At issue, under many circumstances, is what is meant by the word "quality." This word has often been used as a size-comparative measure when it comes to mass spectral libraries. In the past, the basis for judgment has been the number of spectra; however, this has changed with the NIST98 Library. The NIST98 Library's total number of peaks/average number of peaks/median number of peaks values (10,033,398/93/78) are far greater than those of the only other large spectrum number/mass spectral library (the Wiley Registry of Mass Spectral Data - 8,087,622/35/10)6.
Figure 3. Two of the many views of AMDIS. Both target and nontarget analytes can be pulled from very complex reconstructed total ion current chromatograms. This is one of the most thoroughly tested programs ever developed for use with LC/MS and GC/MS data.
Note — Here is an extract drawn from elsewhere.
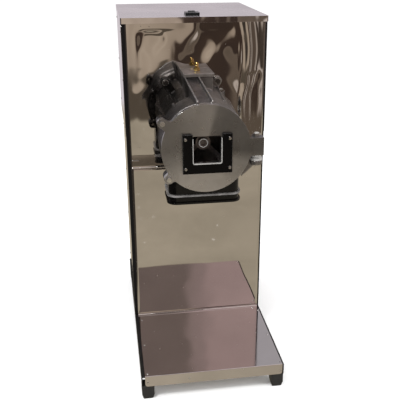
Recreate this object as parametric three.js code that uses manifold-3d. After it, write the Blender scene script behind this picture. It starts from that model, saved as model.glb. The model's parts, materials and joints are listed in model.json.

As can be easily imagined, with the numbers of spectra in the tens of thousands, the possibility of duplicating a given spectrum is very possible. This has been a problem with all previous mass spectral libraries. The only way to assure that this is not a factor is to have some unique identifier associated with each unique spectrum. This is best accomplished by the use of a CAS registry number or a structure. The NIST98 Library has a larger percentage of spectra with a unique identifier than any other mass spectral library that has been distributed. Of all the compounds in the NIST98 Library, 99.95% have an associated structure. These unique structures were compared using one of the many in-house-developed software programs utilized by NIST to assure the highest quality. Remember, there is a difference between replicate spectra (multiple spectra of the same compound from different sources) and duplicate spectra (the same spectrum presence in the library with different index numbers).
Summary
In combination, the NIST98 Library and the NIST MS Search Program represent one of the most powerful tools for the mass spectrometrist. As with any power tool, there are a lot of features that require training to fully implement.
References
1. P. Ausloos, C. Clifton, S. Lias, A. Mikaya, S. Stein, D. Sparkman, D. Tchekovskoi, V. Zaikin, D. Zhu "The Critical Evaluation of a Comprehensive Mass Spectral Library," J. Am. Soc. Mass Spectrom. 1999, 10, 288-299.2. V. Zaikin, P. Ausloos, C. Clifton, S. Lias, A. Mikaya, D. Sparkman, S. Stein "The Evaluation of a Comprehensive MS Reference Library," Proceedings of the 43rd ASMS Conference on Mass Spectrometry and Allied Topics, Atlanta, GA, 1995.
3. S. Stein "Estimating Probabilities of Correct Identification from Results of Mass Spectral Library Searches," J. Am. Soc. Mass Spectrom. 1994, 5, 316-323.
4. S. Stein, D. Scott "Optimization and Testing of Mass Spectral Library Search Algorithms for Compound Identification," J. Am. Soc. Mass Spectrom. 1994, 5, 859-866.
5. S. Stein "Chemical Substructure Identification by Mass Spectral Library Searching," J. Am. Soc. Mass Spectrom. 1995, 6, 644-655.
These figures are based on reprint of a paper distributed by F. W. McLafferty et al. in conjunction with a Poster Presentation at the 45th ASMS meeting in Palm Springs, CA, 1997.